I prefer to be in this position. It’s very exciting. I don’t see any career ahead. That’s
why I like it—it makes you feel young, feeding insecurity. If you are insecure you
are secure in your insecurity. I still don’t know what I’m going to do (1971: 94).


It is fitting, then, that a book about ‘the new forms of cultural crimes The Who carried out’ would wave its subject goodbye around Quadrophenia. Which is to say, when The Who had indisputably morphed into classic rock and secured a career. When compilation albums and concept albums had become the norm, when stage moves had long been codified and (most dangerously) well accepted. When, arguably, wealth had replaced style. The degeneration of ‘My Generation’, we might call it. It didn’t come without irony or consciousness: ‘I’m desperately trying to sleep off the results of the last leg of the Who tour with a little meditative Mercedes buying’, Townshend would quip after up-and-coming Eddie and the Hot Rods convinced their label to get in touch with him and seek a possible collaboration (229).
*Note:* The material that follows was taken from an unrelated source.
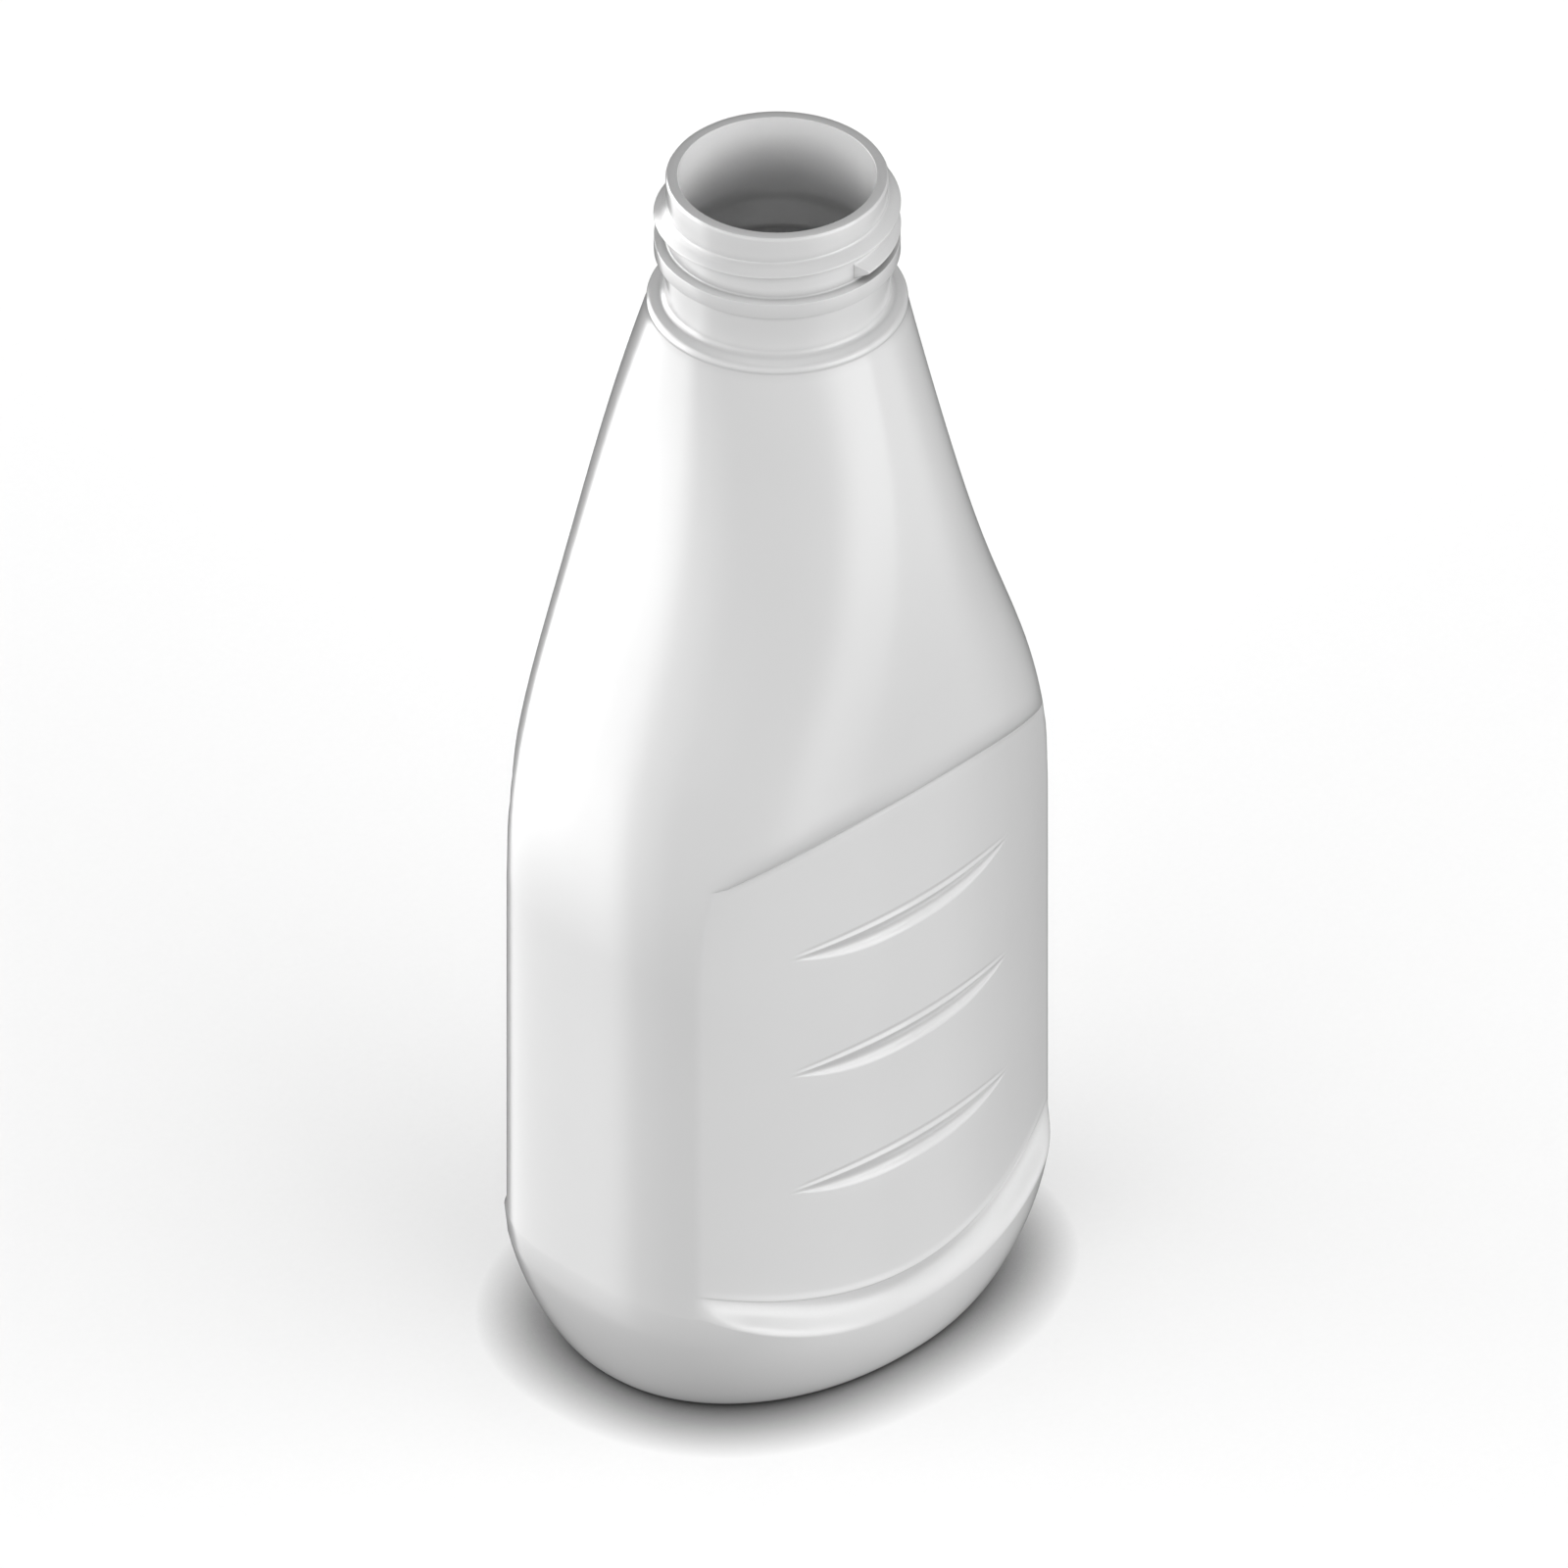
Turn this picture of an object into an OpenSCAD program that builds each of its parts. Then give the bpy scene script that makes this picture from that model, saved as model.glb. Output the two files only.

Would the Mod Who or the Pop Who hate what The Who had become? And how inevitable was that? It might feel tragic, but that’s not the point. Being a brilliant writer and an acute observer, champion of pop Nik Cohn couldn’t write an obituary. The book leaves us with some words of his that were printed on a promo picture for the band’s 1967–1974 back catalogue: ‘from Shepherd’s Bush Mods to time machine mystic travellers. The Who played longer, harder and straighter, for the people, than anyone else’. What that dash between 1967 and 1974 signified, mattered most to him. Stanfield agrees: ‘The Who made the simple things complicated and the complicated simple; they put pop and art together in a set of couplings which rode the lines between authenticity and artifice, self-determination and co-option, the low and high, the intolerant and the permissive’ (240). When it comes to The Who, duality is key. Thanks also to its own above-mentioned dualities, A Band with Built-in Hate handles this dichotomy in a unique way.